Да, брат, все покойники либо кандидаты в покойники. Т<атьяна> А<лександровна>, Саничка Станкевич (Кульч<ицкий> говорит, что у него чахотка). Кульчицкого смерть Кронеберга сильно придавила.{383} Меня интересует и то и другое, но внутри ношу смерть и пустоту. В общем для меня есть еще надежды и страсти, и жизнь; для себя – ничего. Скучно, холодно, пусто; на какое-либо личное счастие – никакой надежды. Горе! горе! Жизнь разоблачена.

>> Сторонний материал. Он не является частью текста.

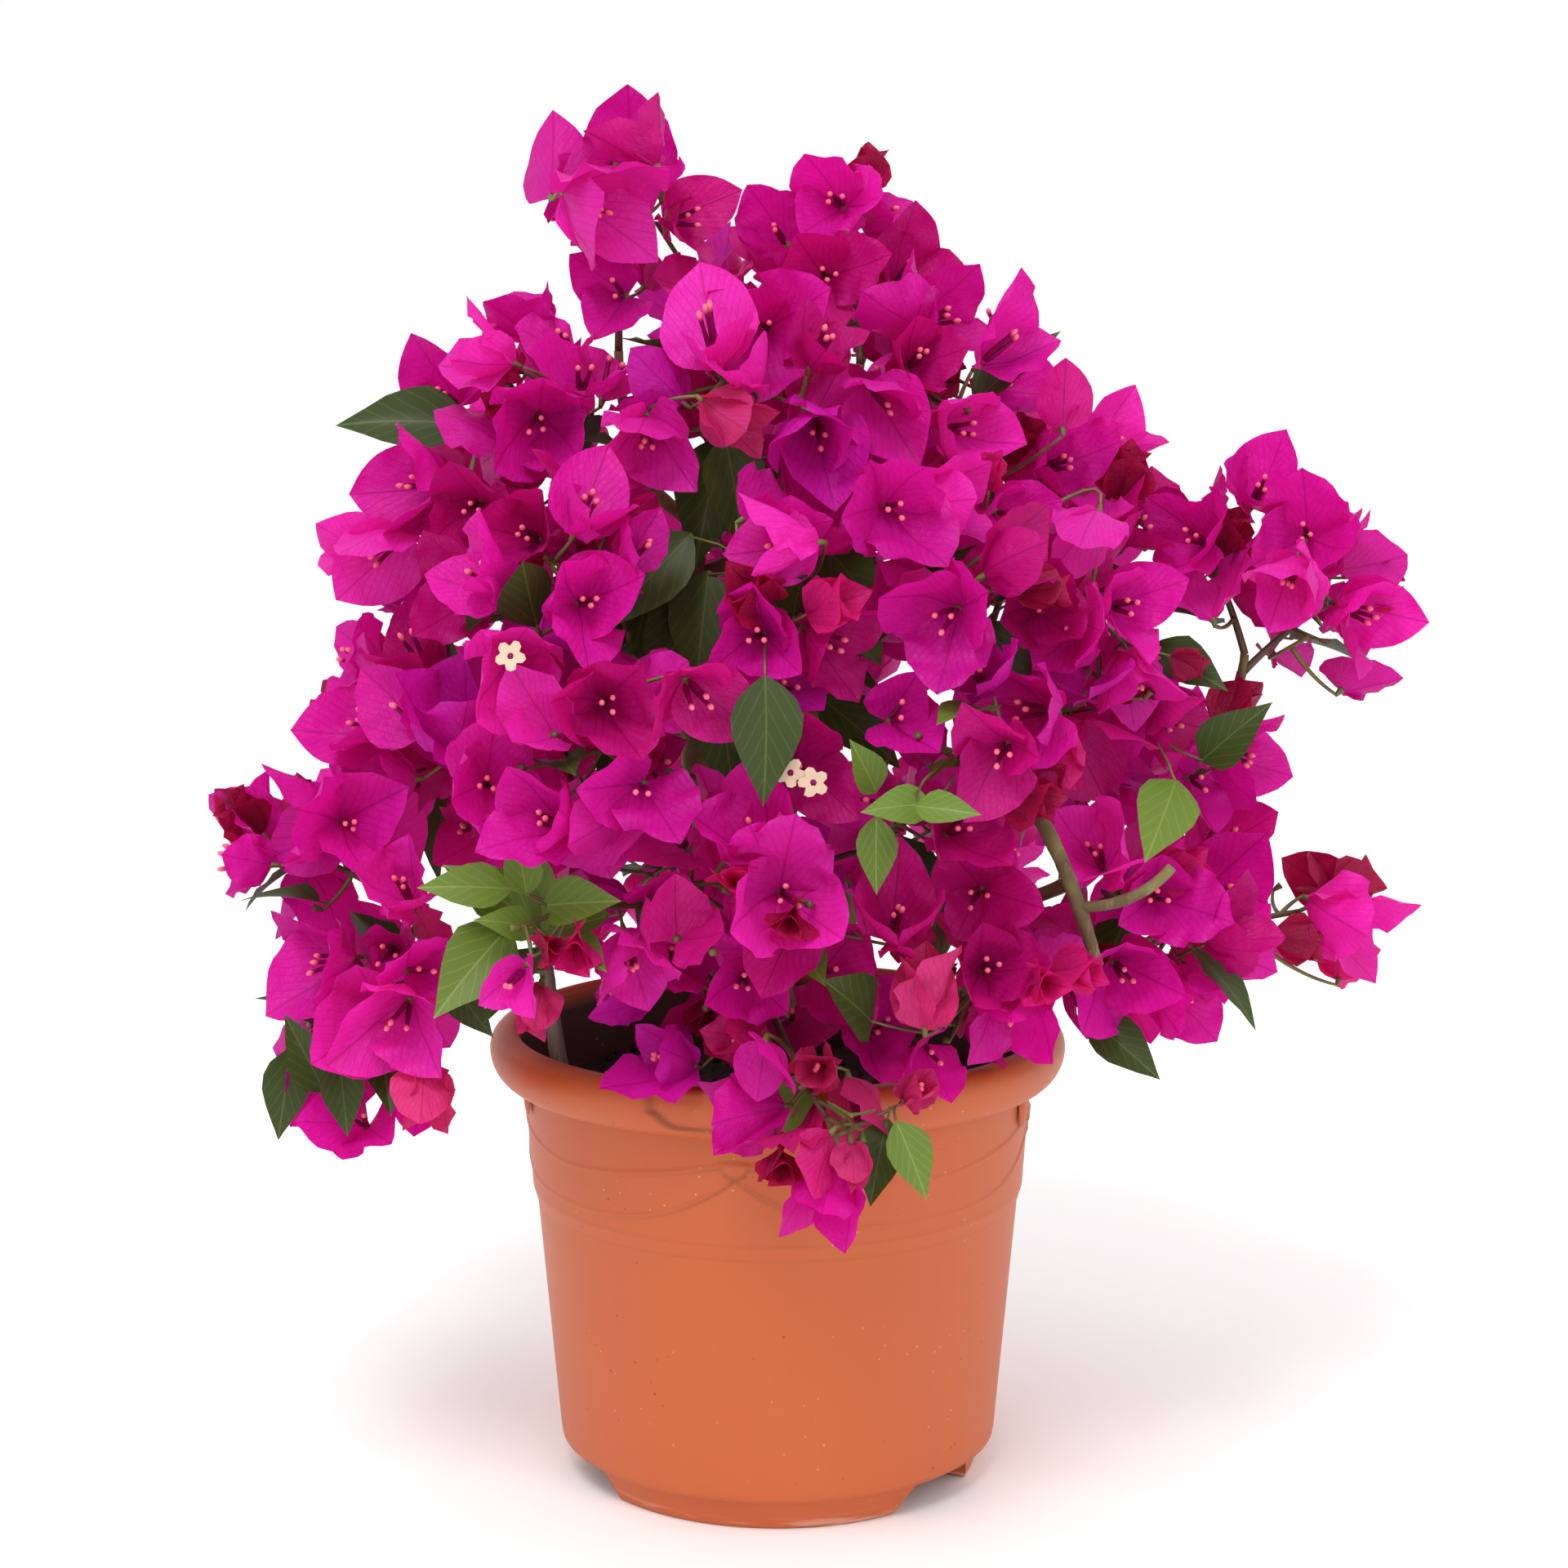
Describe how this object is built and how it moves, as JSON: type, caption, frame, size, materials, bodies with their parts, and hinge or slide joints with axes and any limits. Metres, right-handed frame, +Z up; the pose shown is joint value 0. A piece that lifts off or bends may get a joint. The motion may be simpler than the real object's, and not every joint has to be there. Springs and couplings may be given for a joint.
{
  "type": "potted flowering bush",
  "caption": "Bushy bougainvillea in full pink blossom on slim woody stems, standing in a round tapered plastic pot filled with soil.",
  "frame": {"origin": "middle of the pot's underside, on the floor", "axes": "+Z up along the pot's turning axis, -Y towards the front of the bush, +X to its right"},
  "size_m": [0.3852, 0.3028, 0.4474],
  "materials": {
    "plastic": "matte moulded plastic",
    "peat": "loose moist peat",
    "bark": "green brown bark",
    "grey_bark": "dry grey bark",
    "bloom": "papery bracts"
  },
  "bodies": {
    "root": {"pot": "plastic", "soil": "peat", "trunk": "bark", "stem_right": "bark", "stem_left": "grey_bark", "stem_back": "bark", "bough_top_left": "bark", "bough_top_right": "bark", "bough_left_shoulder": "bark", "bough_front_left": "bark", "bough_front_right": "bark", "bough_low_front": "bark", "bough_sprig": "bark", "bough_right_centre": "bark", "bough_low_right": "bark", "bough_right_low": "bark", "arm_lower": "bark", "arm_upper": "bark", "pruned_limb": "bark", "pruned_fork": "bark", "bough_left_low": "bark", "bough_back_left": "bark", "bough_back_right": "bark", "bough_back_low": "bark", "top_left": "bloom", "top_right": "bloom", "upper_left": "bloom", "upper_middle": "bloom", "upper_right": "bloom", "left_shoulder": "bloom", "left_front": "bloom", "middle_front": "bloom", "right_front": "bloom", "right_shoulder": "bloom", "right_side": "bloom", "arm_inner": "bloom", "arm_outer": "bloom", "left_middle": "bloom", "left_low": "bloom", "centre_left": "bloom", "centre": "bloom", "right_centre": "bloom", "right_pocket": "bloom", "right_low": "bloom", "right_outer": "bloom", "low_left": "bloom", "leafy_left": "bloom", "low_middle": "bloom", "front_sprig": "bloom", "low_right": "bloom", "inner": "bloom", "back_top": "bloom", "back_upper_left": "bloom", "back_upper_right": "bloom", "back_middle": "bloom", "back_left": "bloom", "back_right": "bloom", "back_low_left": "bloom", "back_low_right": "bloom"}
  },
  "joints": []
}
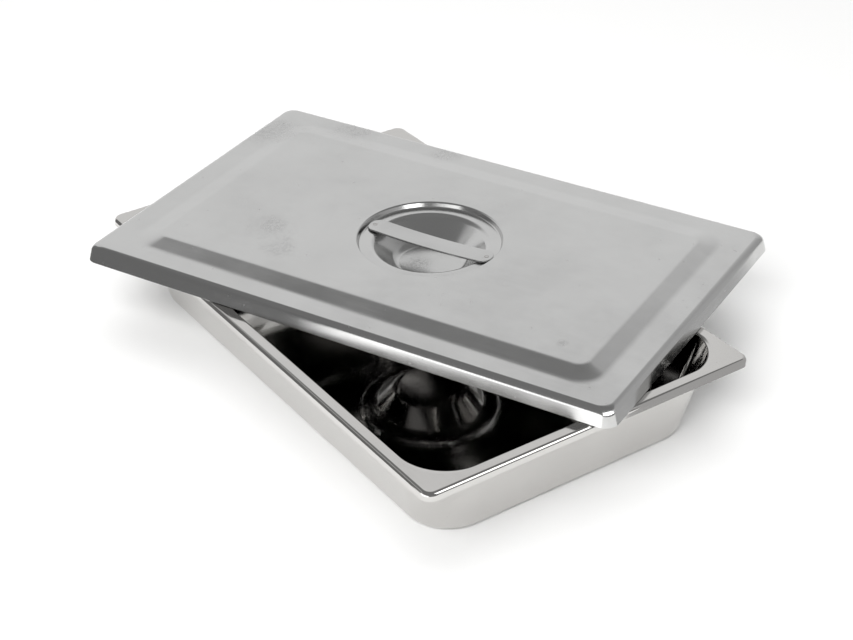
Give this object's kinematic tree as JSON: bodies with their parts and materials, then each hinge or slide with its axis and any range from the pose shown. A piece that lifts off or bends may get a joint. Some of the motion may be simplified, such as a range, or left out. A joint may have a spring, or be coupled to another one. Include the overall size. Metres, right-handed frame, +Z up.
{
  "type": "instrument tray",
  "caption": "Rectangular steel instrument tray with a flat rim and rounded wall corners, and a loose cover with a raised panel and a strap handle across a round recess.",
  "frame": {"origin": "middle of the pan's flat underside, on the surface that it stands on", "axes": "+X along the pan's long side, +Y along its short side, +Z up; the loose cover stands turned 25 degrees about +Z on the rim"},
  "size_m": [0.3578, 0.3028, 0.0556],
  "materials": {
    "tray_pan_steel": "satin stainless steel, brighter on the bends",
    "lid_cover_steel": "fine satin stainless steel with faint handling smudges",
    "strap_handle_steel": "satin stainless steel strip",
    "spot_weld_steel": "slightly heat-tinted spot weld"
  },
  "bodies": {
    "tray": {"tray_pan": "tray_pan_steel"},
    "lid": {"lid_cover": "lid_cover_steel", "strap_handle": "strap_handle_steel", "spot_weld_left": "spot_weld_steel", "spot_weld_right": "spot_weld_steel"}
  },
  "joints": [
    {"name": "lid_lift", "type": "slide", "parent": "tray", "child": "lid", "axis": [0, 0, 1], "range_m": [0, 0.12]}
  ]
}
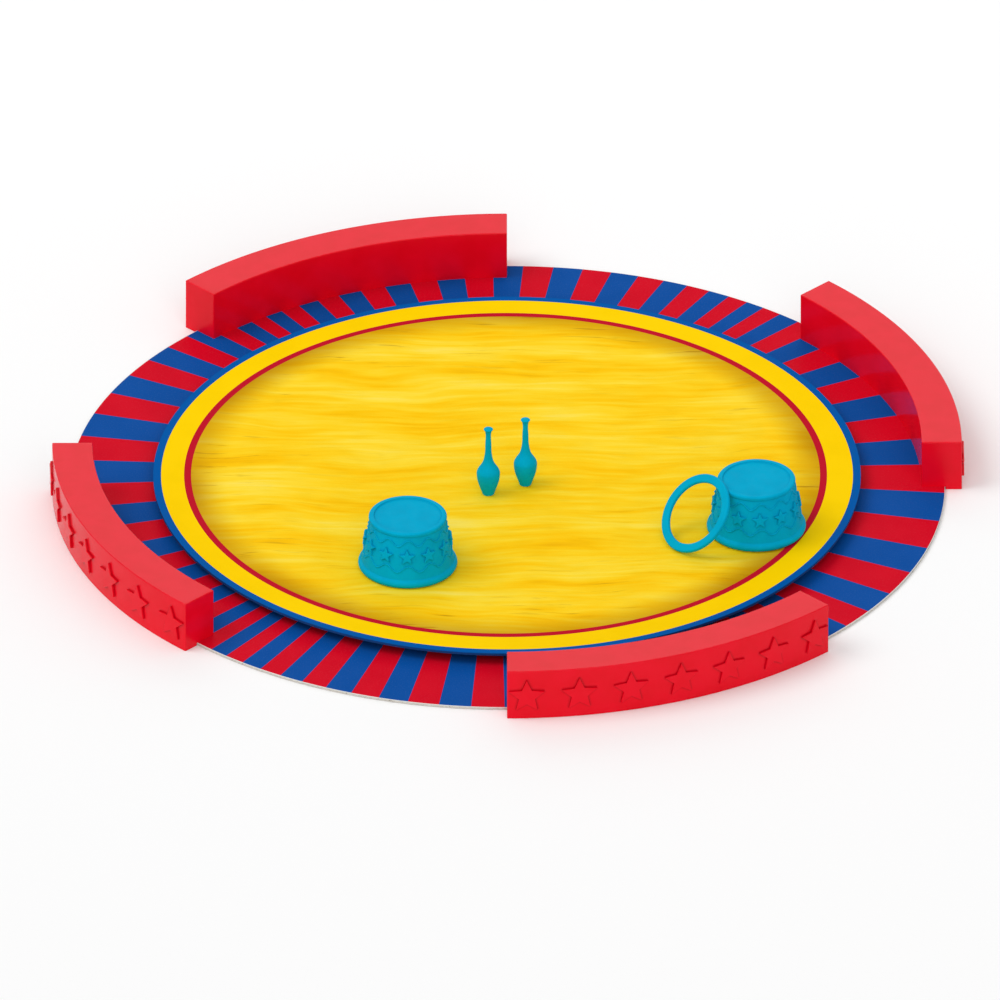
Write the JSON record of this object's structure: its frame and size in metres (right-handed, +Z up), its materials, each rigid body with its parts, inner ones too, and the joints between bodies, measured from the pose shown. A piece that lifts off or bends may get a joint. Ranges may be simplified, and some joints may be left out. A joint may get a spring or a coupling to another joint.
{
  "type": "toy circus ring",
  "caption": "Round toy circus floor with a turning stage, curved kerbs with raised stars, pedestals, juggling clubs and a juggling ring.",
  "frame": {"origin": "centre of the base board's underside, on the surface that the toy stands on", "axes": "+Z up, the stage's turning axis; +Y towards the back kerb's end, so that the kerbs start at 0, 90, 180 and 270 degrees from +X"},
  "size_m": [0.3134, 0.3134, 0.0315],
  "materials": {
    "grey_board": "matte",
    "striped_print": "varnished, red and blue stripes",
    "stage_print": "varnished, sand with red, yellow and blue rings",
    "white_plastic": "moulded",
    "red_plastic": "glossy",
    "red_underside": "moulded",
    "blue_plastic": "satin"
  },
  "bodies": {
    "base": {"base_board": "grey_board", "base_print": "striped_print", "pivot_stud": "white_plastic"},
    "stage": {"stage_wheel": "white_plastic", "stage_board": "grey_board", "stage_print": "stage_print"},
    "kerb_right": {"kerb_shell_right": "red_plastic", "kerb_plate_right": "red_underside"},
    "kerb_back": {"kerb_shell_back": "red_plastic", "kerb_plate_back": "red_underside"},
    "kerb_left": {"kerb_shell_left": "red_plastic", "kerb_plate_left": "red_underside"},
    "kerb_front": {"kerb_shell_front": "red_plastic", "kerb_plate_front": "red_underside"},
    "pedestal_left": {"pedestal_left": "blue_plastic"},
    "pedestal_right": {"pedestal_right": "blue_plastic"},
    "club_left": {"club_left": "blue_plastic"},
    "club_right": {"club_right": "blue_plastic"},
    "juggling_ring": {"juggling_ring": "blue_plastic"}
  },
  "joints": [
    {"name": "stage_turn", "type": "hinge", "parent": "base", "child": "stage", "pos_m": [0, 0, 0.001], "axis": [0, 0, 1], "continuous": true},
    {"name": "kerb_right_slide_round", "type": "hinge", "parent": "base", "child": "kerb_right", "pos_m": [0, 0, 0.001], "axis": [0, 0, 1], "range_deg": [-22, 22]},
    {"name": "kerb_back_slide_round", "type": "hinge", "parent": "base", "child": "kerb_back", "pos_m": [0, 0, 0.001], "axis": [0, 0, 1], "range_deg": [-22, 22]},
    {"name": "kerb_left_slide_round", "type": "hinge", "parent": "base", "child": "kerb_left", "pos_m": [0, 0, 0.001], "axis": [0, 0, 1], "range_deg": [-22, 22]},
    {"name": "kerb_front_slide_round", "type": "hinge", "parent": "base", "child": "kerb_front", "pos_m": [0, 0, 0.001], "axis": [0, 0, 1], "range_deg": [-22, 22]},
    {"name": "pedestal_left_lift", "type": "slide", "parent": "stage", "child": "pedestal_left", "axis": [0, 0, 1], "range_m": [0, 0.06]},
    {"name": "pedestal_right_lift", "type": "slide", "parent": "stage", "child": "pedestal_right", "axis": [0, 0, 1], "range_m": [0, 0.06]},
    {"name": "club_left_lift", "type": "slide", "parent": "stage", "child": "club_left", "axis": [0, 0, 1], "range_m": [0, 0.06]},
    {"name": "club_right_lift", "type": "slide", "parent": "stage", "child": "club_right", "axis": [0, 0, 1], "range_m": [0, 0.06]},
    {"name": "juggling_ring_lift", "type": "slide", "parent": "pedestal_right", "child": "juggling_ring", "axis": [0, 0, 1], "range_m": [0, 0.06]}
  ]
}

Эх, если б тебе да в Питер. Нельзя ли принадуть насчет денег «дражайшего»?{384}
Я вновь сошелся, и притом очень хорошо, с известным тебе Бартеневым.{385} Чудесный человек!
Кульчик написал к тебе глупость о покровительстве и теперь с ума сходит от раскаянья, говоря: он теперь огорчен известием о смерти А<ндрея> И<вановича>, а я с моими претензиями, и пр. Я его уверяю, что это вздор; но он сильно, бедный, беспокоится: утешь его.{386}
Краевский пока живет у Панаева, а с 1 мая переходит на квартиру в одном доме с ним: своей прежней он не может и видеть и бросил 600 р., не дожив сроку.
Всем нашим – поклон, да это уж само собою разумеется.
Известия о доставлении посылки жду, как чорт знает чего. Не глупец ли! Так мало надеяться, или – лучше сказать – так холодно, спокойно и уверенно не надеяться, и так еще суетиться и ребячиться! Так-то играет нами жизнь.
Заглянул в строки о французской революции: вижу – много дичи и фраз, но то и другое вылилось от души.
Интересно, как напишет Фр<олов> биографию Ст<анкеви>ча, которой, по моему мнению, невозможно написать.{387} Письма его соберу, разберу и пришлю. Еще раз прощай. Бога ради, скорей уведомь, получил ли ты это письмо: иначе меня замучает беспокойство.{388}
200. Н. В. Гоголю
<20 апреля 1842 г. Петербург>
Милостивый государь
Николай Васильевич!
Я очень виноват перед Вами, не уведомляя Вас давно о ходе данного мне Вами поручения. Главною причиною этого было желание – написать Вам что-нибудь положительное и верное, хотя бы даже и неприятное. Во всякое другое время Ваша рукопись прошла бы без всяких препятствий, особенно тогда, как Вы были в Питере.{389} Если бы даже и предположить, что ее не пропустили бы, – то всё же можно наверное сказать, что только в китайской Москве могли поступить с Вами, как поступил г. Снегирев,{390} и что в Петербурге этого не сделал бы даже Петрушка Корсаков, хоть он и моралист и пиэтист.{391} Но теперь дело кончено, и говорить об этом бесполезно.
Очень жалею, что «Москвитянин» взял у Вас всё и что для «Отечественных записок» нет у Вас ничего. Я уверен, что это дело судьбы, а не Вашей доброй воли или Вашего исключительного расположения в пользу «Москвитянина» и в невыгоду «Отечественных записок». Судьба же давно играет странную роль в отношении ко всему, что есть порядочного в русской литературе: она лишает ума Батюшкова, жизни Грибоед<ова>, Пушк<ина> и Лерм<онтова> – и оставляет в добром здоровье Булгарина, Греча и других подобных им негодяев в Петербурге и Москве; она украшает «Москвитянин» Вашими сочинениями – и лишает их «Отечественные записки».{392} Я не так самолюбив, чтобы «Отечественные записки» считать чем-то соответствующим таким великим явлениям в русской литературе, как Гр<ибоедов>, П<ушкин> и Лерм<онтов>; но я далек и от ложной скромности – бояться сказать, что «Отечественные записки» теперь единственный журнал на Руси, в котором находит себе место и убежище честное, благородное и – смею думать – умное мнение, и что «Отечественные записки» ни в каком случае не могут быть смешиваемы с холопами знаменитого села Поречья.{393} Но потому-то, видно, им и то же счастие: не изменить же для «Отечественных записок» судьбе своей роли в отношении к русской литературе.